Record list:
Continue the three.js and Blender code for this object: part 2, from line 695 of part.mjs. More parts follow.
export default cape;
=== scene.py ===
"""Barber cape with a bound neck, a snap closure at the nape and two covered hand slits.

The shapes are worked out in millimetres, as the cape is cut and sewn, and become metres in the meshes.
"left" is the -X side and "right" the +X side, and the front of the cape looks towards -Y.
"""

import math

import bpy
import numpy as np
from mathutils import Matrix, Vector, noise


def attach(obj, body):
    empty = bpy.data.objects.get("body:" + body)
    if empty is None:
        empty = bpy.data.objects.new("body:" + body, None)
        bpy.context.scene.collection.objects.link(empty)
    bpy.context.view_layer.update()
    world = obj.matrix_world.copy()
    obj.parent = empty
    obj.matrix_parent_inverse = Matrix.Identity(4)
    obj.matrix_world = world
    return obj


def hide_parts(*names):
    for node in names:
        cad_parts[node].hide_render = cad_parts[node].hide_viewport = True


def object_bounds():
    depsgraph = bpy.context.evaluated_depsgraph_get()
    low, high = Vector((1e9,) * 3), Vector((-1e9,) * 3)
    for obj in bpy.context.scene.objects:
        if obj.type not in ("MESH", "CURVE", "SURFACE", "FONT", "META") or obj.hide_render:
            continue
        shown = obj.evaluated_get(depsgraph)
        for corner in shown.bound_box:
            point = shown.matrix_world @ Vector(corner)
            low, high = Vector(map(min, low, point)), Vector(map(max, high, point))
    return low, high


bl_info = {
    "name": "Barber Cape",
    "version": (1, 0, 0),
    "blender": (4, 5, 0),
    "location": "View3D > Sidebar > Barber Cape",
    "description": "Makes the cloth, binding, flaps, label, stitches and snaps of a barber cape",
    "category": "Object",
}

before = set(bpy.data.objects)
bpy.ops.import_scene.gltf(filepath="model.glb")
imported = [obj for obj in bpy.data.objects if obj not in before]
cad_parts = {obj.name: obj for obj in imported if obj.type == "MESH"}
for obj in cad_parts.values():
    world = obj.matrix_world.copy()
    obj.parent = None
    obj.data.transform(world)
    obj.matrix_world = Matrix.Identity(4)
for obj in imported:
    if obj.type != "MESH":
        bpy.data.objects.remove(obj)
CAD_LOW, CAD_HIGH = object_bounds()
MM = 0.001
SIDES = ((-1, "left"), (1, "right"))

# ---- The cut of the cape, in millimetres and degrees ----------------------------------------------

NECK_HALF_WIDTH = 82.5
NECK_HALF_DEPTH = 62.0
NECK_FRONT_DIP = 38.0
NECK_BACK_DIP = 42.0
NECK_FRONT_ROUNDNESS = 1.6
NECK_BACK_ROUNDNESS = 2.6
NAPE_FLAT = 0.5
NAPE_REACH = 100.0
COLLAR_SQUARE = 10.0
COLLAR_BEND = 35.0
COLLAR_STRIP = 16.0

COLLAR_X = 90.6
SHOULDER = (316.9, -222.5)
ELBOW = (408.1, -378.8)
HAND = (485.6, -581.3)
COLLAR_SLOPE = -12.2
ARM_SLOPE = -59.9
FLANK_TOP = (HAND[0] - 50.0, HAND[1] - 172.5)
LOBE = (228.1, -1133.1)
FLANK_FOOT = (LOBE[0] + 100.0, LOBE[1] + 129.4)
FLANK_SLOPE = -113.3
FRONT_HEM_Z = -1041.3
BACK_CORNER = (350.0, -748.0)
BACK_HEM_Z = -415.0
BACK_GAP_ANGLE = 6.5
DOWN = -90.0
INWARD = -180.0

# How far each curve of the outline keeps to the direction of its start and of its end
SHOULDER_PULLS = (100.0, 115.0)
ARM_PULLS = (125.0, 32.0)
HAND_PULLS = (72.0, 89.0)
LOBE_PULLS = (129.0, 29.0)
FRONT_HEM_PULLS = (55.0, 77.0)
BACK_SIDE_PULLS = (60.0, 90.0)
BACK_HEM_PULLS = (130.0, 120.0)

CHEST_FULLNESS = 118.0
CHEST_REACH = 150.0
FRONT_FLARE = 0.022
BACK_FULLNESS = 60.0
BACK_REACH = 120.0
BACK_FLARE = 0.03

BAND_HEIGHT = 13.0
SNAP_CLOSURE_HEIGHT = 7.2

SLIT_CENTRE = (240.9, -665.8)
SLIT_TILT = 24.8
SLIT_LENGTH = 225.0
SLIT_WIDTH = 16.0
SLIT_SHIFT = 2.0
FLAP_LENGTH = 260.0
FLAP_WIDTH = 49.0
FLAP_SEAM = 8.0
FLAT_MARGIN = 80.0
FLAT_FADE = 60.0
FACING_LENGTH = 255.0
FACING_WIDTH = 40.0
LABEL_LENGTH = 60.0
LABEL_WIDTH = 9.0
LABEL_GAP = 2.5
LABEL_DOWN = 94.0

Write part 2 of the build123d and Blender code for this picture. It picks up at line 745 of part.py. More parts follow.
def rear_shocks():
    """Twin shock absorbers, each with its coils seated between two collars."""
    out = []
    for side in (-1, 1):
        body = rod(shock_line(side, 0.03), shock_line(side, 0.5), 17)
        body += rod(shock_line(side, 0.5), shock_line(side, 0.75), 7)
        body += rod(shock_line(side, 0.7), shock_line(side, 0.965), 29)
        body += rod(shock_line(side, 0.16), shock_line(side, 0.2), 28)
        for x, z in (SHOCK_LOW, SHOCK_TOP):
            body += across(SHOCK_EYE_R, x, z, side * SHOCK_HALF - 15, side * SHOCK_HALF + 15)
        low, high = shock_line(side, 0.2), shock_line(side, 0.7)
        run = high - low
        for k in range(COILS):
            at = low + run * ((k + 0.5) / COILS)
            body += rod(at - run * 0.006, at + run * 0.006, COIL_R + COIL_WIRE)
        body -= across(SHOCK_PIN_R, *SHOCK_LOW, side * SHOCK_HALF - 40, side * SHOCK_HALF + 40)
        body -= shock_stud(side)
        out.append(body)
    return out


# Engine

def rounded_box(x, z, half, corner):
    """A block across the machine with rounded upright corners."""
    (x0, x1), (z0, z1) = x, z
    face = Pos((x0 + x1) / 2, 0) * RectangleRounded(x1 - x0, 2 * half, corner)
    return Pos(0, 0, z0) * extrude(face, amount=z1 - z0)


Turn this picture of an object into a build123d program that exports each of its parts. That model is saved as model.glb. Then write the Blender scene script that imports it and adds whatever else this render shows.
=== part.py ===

To do:
Only lines with "depsgraph" are wanted here; list each of them.

Result of the exercise:
    depsgraph = bpy.context.evaluated_depsgraph_get()
        shown = obj.evaluated_get(depsgraph)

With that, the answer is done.